SCRUE’s kerfuffle campaign first gained national attention in 2003 when the group protested with picket lines in New York City. Members would don bulky dictionary costumes and march to and fro on sidewalks carrying anti-kerfuffle signs.

An early protest targeted the Wall Street Journal’s use of “kerfuffle” to describe the budding controversy after someone in the Bush Administration leaked to the media the fact that Valarie Plame was an undercover CIA operative. A special prosecutor was appointed to investigate, Vice President Dick Cheney’s chief of staff, Lewis Libby, was ultimately convicted of lying to a grand jury and President Bush the commuted Libby’s prison sentence.
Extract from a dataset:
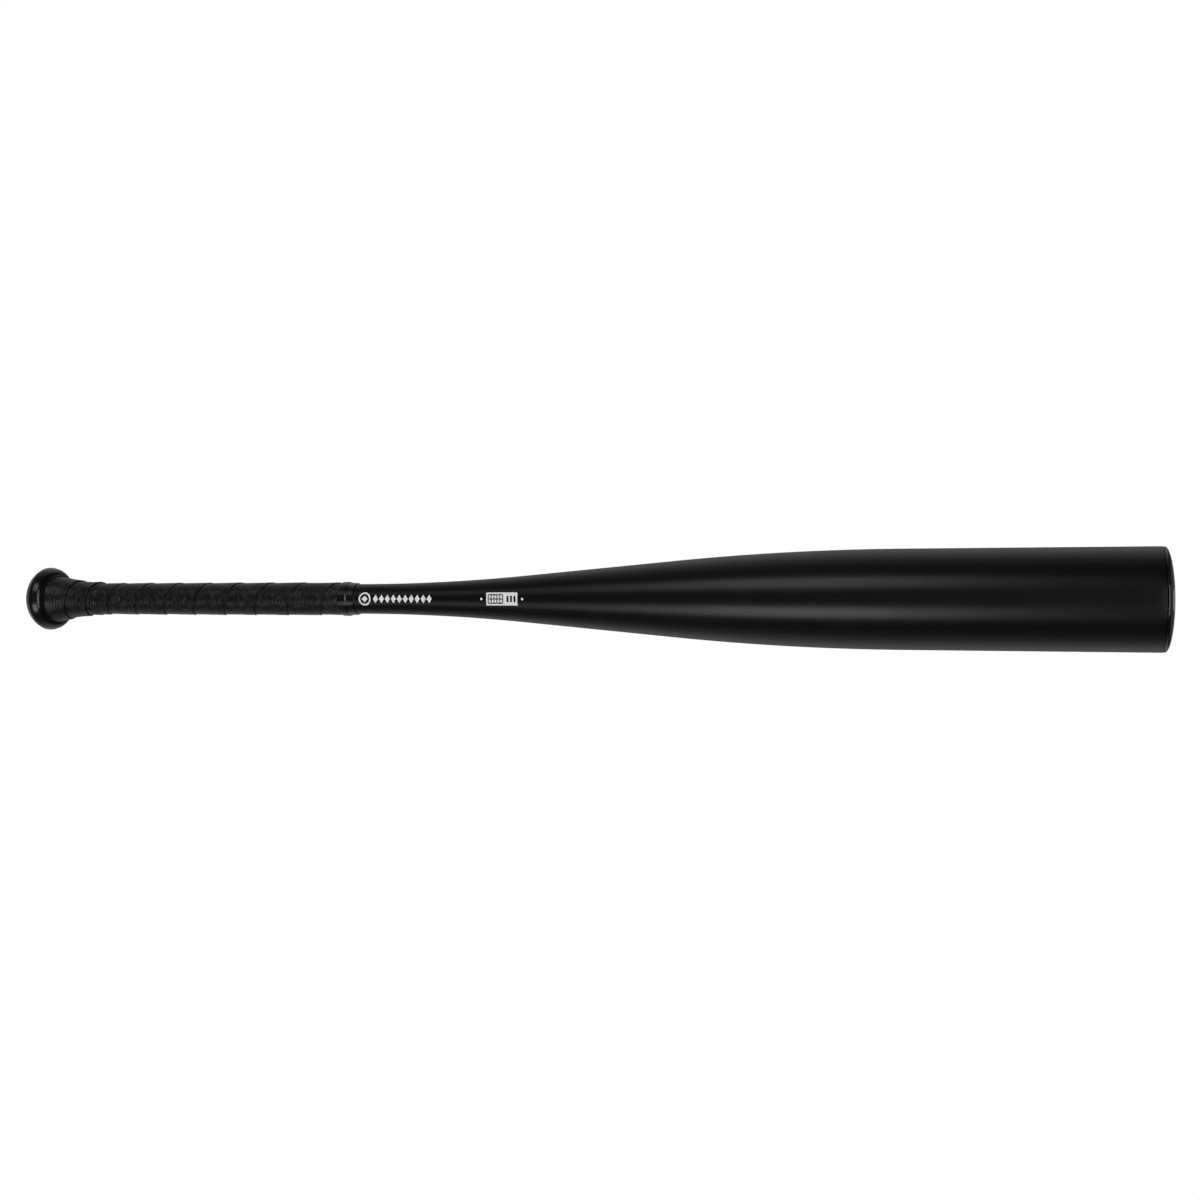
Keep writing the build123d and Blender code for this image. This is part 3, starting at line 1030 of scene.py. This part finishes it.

“You could hardly call that a ‘kerfuffle’,” Neederhosen crows. “Our studies show that virtually every time the print media uses ‘kerfuffle’ to describe something, you can bet it will balloon into a really big affair.

“One of these days when we get some time, SCRUE plans to go back and analyze newspaper coverage of the lead up to the invasion of Iraq,” he said. “We will find plenty of examples where reporters or editorial writers used ‘kerfuffle’ to describe the invasion of Iraq. You’d be hard pressed now to think of Iraq as a kerfuffle.”